Attentato al duce: massoni ternani sotto accusa

Il 26 novembre 1925

Fu approvata la legge contro le associazioni segrete, e in primo luogo contro i massoni e la massoneria, avversati con estrema decisione dal fascismo. Una legge che arrivava a puntino, per la particolare situazione che s’era determinata a Perugia e soprattutto a Terni, dov’era in atto un’azione stringente tesa alla chiusura delle logge.

Generale , Zaniboni Mussolini
Luigi Capello

La massoneria ternana era fortemente sospettata di avere svolto un ruolo di primaria importanza nel quadro del fallito attentato a Mussolini, programmato per il giorno 4 novembre 1925. Gli accusati principali erano Tito Zaniboni, deputato socialista e massone, e Luigi Capello, il generale di Caporetto, il quale aveva aderito subito al fascismo ed era stato uno degli apripista della “marcia su Roma”, ma aveva abbandonato il fascismo nel 1923, quando si stabilì l’impossibilità per un fascista di essere anche componente della massoneria. Tito Zaniboni, che doveva essere l’autore materiale dell’attentato, fu arrestato poche ore prima che potesse portare a compimento il suo proposito, che era quello di sparare a Mussolini. Il capo del Governo, dal balcone di Palazzo Chigi, avrebbe arringato la folla per la clebrazione della vittoria, il 4 novembre. Zaniboni avrebbe fatto fuoco dalla finestra di un camera d’albergo, posta proprio dirimpetto. Ma Zaniboni fu arrestato prima dell’ora X e l’attentato fu sventato. S’innescarono però reazioni e interventi polizieschi in serie.

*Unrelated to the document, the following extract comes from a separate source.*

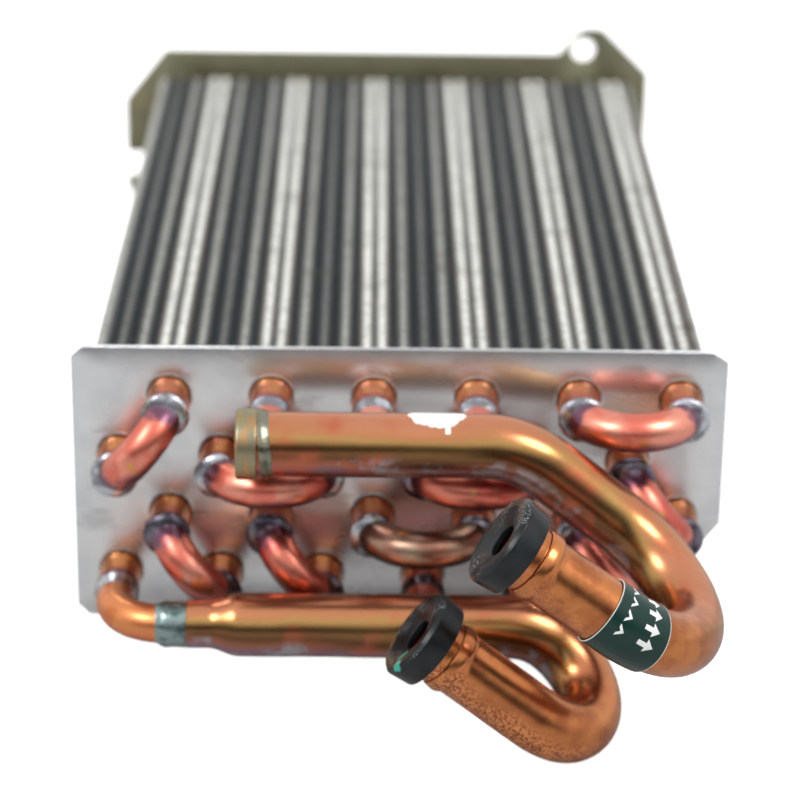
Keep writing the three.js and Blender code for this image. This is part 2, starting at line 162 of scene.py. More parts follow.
class PipePath:
    """Straight runs through corner points, with each inner corner rounded to its own radius."""

    def __init__(self, corners, radii=()):
        corners = [Vector(corner) for corner in corners]
        self.runs = []
        self.length = 0.0
        here = corners[0]
        for i, radius in enumerate(radii):
            before = (corners[i + 1] - corners[i]).normalized()
            after = (corners[i + 2] - corners[i + 1]).normalized()
            angle = before.angle(after)
            start = corners[i + 1] - before * radius * math.tan(angle / 2)
            inward = (after - before * math.cos(angle)).normalized()
            self.add_run((start - here).length, here, before)
            self.add_run(radius * angle, start, before, inward, radius)
            here = start + inward * radius * (1 - math.cos(angle)) + before * radius * math.sin(angle)
        self.add_run((corners[-1] - here).length, here, (corners[-1] - corners[-2]).normalized())

    def add_run(self, length, start, ahead, inward=None, radius=0.0):
        if length > 1e-7:
            self.runs.append((self.length, start, ahead, inward, radius))
            self.length += length

    def at(self, distance):
        """The point and the heading at a distance from the start, or a little beyond either end."""
        index = bisect_right([run[0] for run in self.runs], distance) - 1
        from_start, start, ahead, inward, radius = self.runs[max(index, 0)]
        along = distance - from_start
        if inward is None:
            return start + ahead * along, ahead
        turned = along / radius
        out = ahead * math.sin(turned) + inward * (1 - math.cos(turned))
        return start + out * radius, ahead * math.cos(turned) + inward * math.sin(turned)

    def frames(self, distances):
        """At each distance: the point, the heading and two directions across it that don't twist."""
        side = None
        frames = {}
        for distance in sorted(set(distances)):
            point, ahead = self.at(distance)
            side = ahead.orthogonal() if side is None else side - ahead * side.dot(ahead)
            side = side.normalized()
            frames[distance] = (point, ahead, side, ahead.cross(side))
        return frames

    def stations(self, first, last, spacing):
        """Distances between two places: evenly spaced round the bends, and only the ends of straight runs."""
        marks = {first, last}
        for index, (from_start, _, _, inward, _) in enumerate(self.runs):
            end = self.runs[index + 1][0] if index + 1 < len(self.runs) else self.length
            steps = max(1, round((end - from_start) / spacing)) if inward is not None else 1
            marks.update(from_start + (end - from_start) * i / steps for i in range(steps + 1))
        return sorted(mark for mark in marks if first <= mark <= last)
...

Sia Capello che Zaniboni, secondo alcune informative della polizia, erano stati assidui frequentatori di Terni nel mese precedente al fallito attentato. E a Terni s’erano incontrati con esponenti della massoneria locale. Agenti di Ps, poche ore dopo l’arresto di Zaniboni, piombarono nella casa del maestro venerabile della loggia ternana “Petroni”, il direttore dell’ufficio del registro Arturo Bianciardi che s’era reso irreperibile. Perquisizioni furono effettuate anche negli uffici delle acciaierie “Terni”, in particolare in quello del direttore generale ingegner Antonio Magroni.

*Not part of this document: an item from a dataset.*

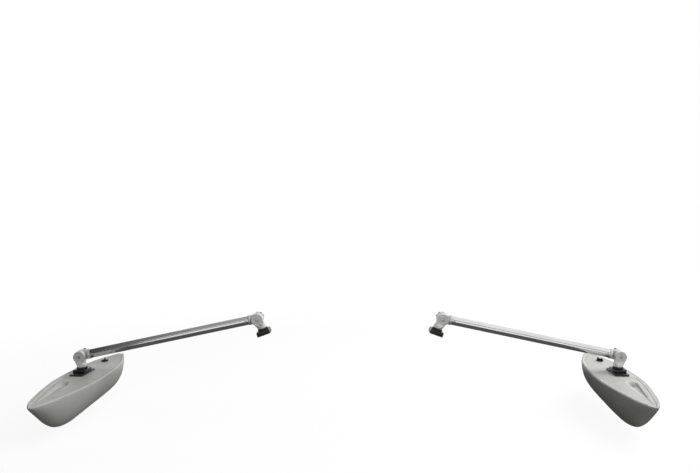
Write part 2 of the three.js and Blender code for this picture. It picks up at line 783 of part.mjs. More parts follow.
const outriggers = new THREE.Group();
outriggers.name = 'outriggers';
outriggers.add(outrigger('port', portToe, portPlugTurn));
const starboard = outrigger('starboard', starboardToe, starboardPlugTurn);
starboard.scale.x = -1;
outriggers.add(starboard);

export default outriggers;
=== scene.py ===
"""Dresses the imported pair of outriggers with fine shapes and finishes.

Metres, +X port, +Y aft, +Z up. Shapes are drawn in millimetres in the frame of their own mount, pivot or
arm, with x outboard, and are mirrored for the starboard side.
"""

import math

import bpy
import numpy as np
from mathutils import Matrix, Vector


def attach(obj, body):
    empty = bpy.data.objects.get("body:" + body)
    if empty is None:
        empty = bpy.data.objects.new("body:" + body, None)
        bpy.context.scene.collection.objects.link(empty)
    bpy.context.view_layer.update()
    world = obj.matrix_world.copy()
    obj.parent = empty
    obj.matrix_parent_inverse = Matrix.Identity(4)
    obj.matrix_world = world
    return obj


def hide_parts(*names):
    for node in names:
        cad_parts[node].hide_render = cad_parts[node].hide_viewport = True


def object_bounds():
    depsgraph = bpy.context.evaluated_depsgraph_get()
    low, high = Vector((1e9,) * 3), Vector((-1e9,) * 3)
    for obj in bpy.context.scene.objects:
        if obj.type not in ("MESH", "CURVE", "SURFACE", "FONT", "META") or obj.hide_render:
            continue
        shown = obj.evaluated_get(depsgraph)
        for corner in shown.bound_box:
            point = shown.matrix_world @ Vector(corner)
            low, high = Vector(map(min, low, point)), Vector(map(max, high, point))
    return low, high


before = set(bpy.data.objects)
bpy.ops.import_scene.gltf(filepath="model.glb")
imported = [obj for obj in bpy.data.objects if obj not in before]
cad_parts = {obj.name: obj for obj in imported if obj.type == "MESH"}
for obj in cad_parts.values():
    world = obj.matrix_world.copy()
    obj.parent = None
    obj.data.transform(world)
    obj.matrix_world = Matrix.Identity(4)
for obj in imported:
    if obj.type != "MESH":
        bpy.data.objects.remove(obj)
cad_low, cad_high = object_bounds()

MM = 0.001

# Arrangement
SEAT_SPACING = 713
BASE_SEAT_TILT = math.radians(20)
ARM_DROP = math.radians(12)
ARM_LENGTH = 762
TOE = {"port": math.radians(-1.5), "starboard": math.radians(5.5)}
SEAT_GAP = 0.3
HOLE_CLEARANCE = 0.5
OVERRUN = 2
OVERLAP = 1
CORNER_STEPS = 4
# No rounded corner takes more than this share of the side next to it
CORNER_LIMIT = 0.49

# Mount. EDGES are the roundings of a slab's lower and upper edge, CORNERS those of a turned profile's points
PLATE_SIZES = {"base": (58, 62), "float": (60, 110)}
PLATE_THICKNESS = 6
PLATE_CORNER = 8
PLATE_EDGES = (0.8, 1.6)
SOCKET_WIDTH = 57
SOCKET_HEIGHT = 12
SOCKET_CORNER = 7
SOCKET_EDGES = (0.8, 2.2)
BOSS_HEIGHT = 6
BOSS_WALL = 2.2
BOSS_CORNERS = (0, 0, 0.6, 0)
RING_HEIGHT = 8
RING_WALL = 3.6
RING_LIP = 2
RING_RIBS = 20
RING_RIB_DEPTH = 1.2
RING_RIB_POINTS = 10
RING_EDGES = (0.5, 1.1)
SCREW_RADIUS = 2.5
SCREW_HEAD_RADIUS = 4.5
SCREW_HEAD_HEIGHT = 3.5
SCREW_HEAD_SINK = 0.5
SCREW_CORNERS = (0, 0.8, 0, 0.2, 0.7, 0)
SCREW_HEX_WIDTH = 4
SCREW_HEX_DEPTH = 2
SCREW_INSET = 8
BASE_SCREW_TIP = 0.5
DECK_SCREW_REACH = 16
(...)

La notizia si sparse rapidamente in città, con enorme scalpore. Subito s’era organizzata una manifestazione per mostrare “l’affetto della popolazione ternana al suo duce”, con vibranti discorsi e duri attacchi ai vertici della “Terni” coinvolgendo, oltre al direttore generale, altri dirigenti. Ci furono anche tafferugli, con tentantivo di aggressione di alcuni massoni, ma ad andarci di mezzo furono due camerati, un ufficiale in congedo e l’allora corrispondente del giornale Il Messaggero, Augusto Pozzi.

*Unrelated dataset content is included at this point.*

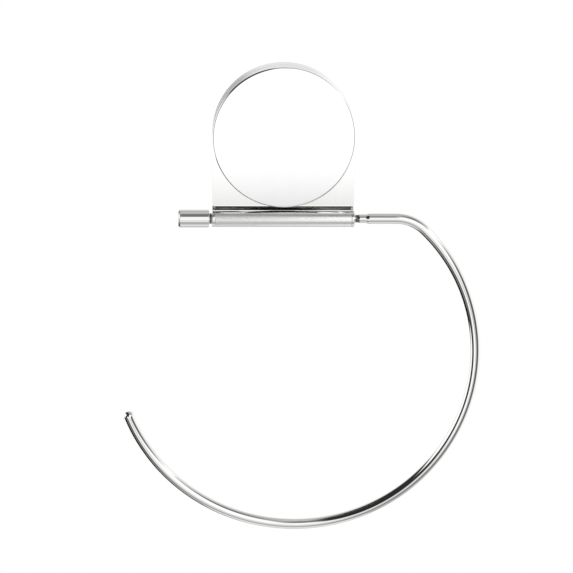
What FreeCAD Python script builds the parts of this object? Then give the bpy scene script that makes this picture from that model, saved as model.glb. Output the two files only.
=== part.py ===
import FreeCAD
import Part
import math
import os

# Wall-mounted towel ring: a round rose holds a sheet leaf, the leaf's lower edge is rolled into a
# hinge barrel, and a rod bent to a three-quarter ring turns in that barrel on its thinner end.
# Millimetres. The origin is on the wall, on the axis of the round rose.
# +X is to the right seen from the front, +Y goes into the wall, +Z is up.

# Rose: a base against the wall, the sheet leaf, and a cover in front, all of one diameter
disc_diameter = 68.0
base_depth = 7.0
base_rim = 3.0
base_web = 2.0
base_edge = 0.6
cover_depth = 6.8
cover_sheet = 0.8
cover_edge = 0.9

# Leaf and the barrel that is rolled from it
leaf_sheet = 1.2
barrel_diameter = 8.0
barrel_drop = 39.8
barrel_leaf_gap = 1.0
roll_closing_gap = 0.4
flange_side_gap = 0.05

# Bushes in the two ends of the barrel
bush_flange = 1.3
bush_length = 9.0

# Ring: a rod, its thinner hinge end, the bend beside the barrel and the large arc
rod_diameter = 5.0
pin_diameter = 4.2
pin_clearance = 0.05
pin_reach = 5.6
pin_groove_start = 0.4
pin_groove_width = 2.2
pin_groove_depth = 0.3
shoulder_length = 1.7
straight_length = 12.9
bend_radius = 20.0
ring_radius = 87.3
ring_centre_drop = 107.8
ring_end_angle = 201.0

# Knob on the hinge end
knob_diameter = 8.5
knob_length = 14.7
knob_bore_depth = 11.0
knob_bore_play = 0.5
knob_chamfer = 0.8
knob_neck_diameter = 5.5
knob_neck_length = 1.5
knob_groove_width = 1.2
knob_groove_depth = 0.3
knob_end_gap = 0.1

# Stud and nut that hold the cover, the leaf and the base together
stud_diameter = 5.0
stud_head_diameter = 14.0
stud_head = 1.0
stud_fillet = 0.3
stud_overrun = 0.5
nut_width = 8.0
nut_height = 2.7
nut_chamfer = 0.4
washer_diameter = 10.0
washer_height = 1.0
washer_hole_gap = 0.15

# Two small screws that fix the leaf to the base
leaf_screw_diameter = 3.0
leaf_screw_head_diameter = 5.6
leaf_screw_head = 1.9
leaf_screw_spacing = 36.0

# Bracket on the wall, which the base hangs on, and the grub screw that locks it
bracket_sheet = 1.5
bracket_rim_gap = 0.8
bracket_window = 20.0
lip_width = 18.0
lip_seat_gap = 0.15
lip_bend = 2.0
wall_hole_diameter = 5.0
wall_hole_spacing = 40.0
grub_diameter = 4.0
grub_tip_diameter = 2.4
grub_tip = 0.8
grub_from_wall = 3.2
grub_recess = 0.3
grub_socket_width = 2.0
grub_socket_depth = 2.0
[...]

Le indagini, tanto rapide e serrate, non portarono a scoprire alcunché. Cosicché le iniziative della prima ora rimasero senza seguito, anche se continuò la campagna contro la pericolosità della massoneria ternana dipinta cpome particolarmente attiva contro il regime, al punto che ci fu chi adombrò la possibilità che proprio Terni potesse essere il focolaio di una possibile sollevazione contro il Governo. Iniziò di conseguenza l’opera di chisura e smantellamento delle logge e la legge del 26 novembre capitò come il cacio sui maccheroni.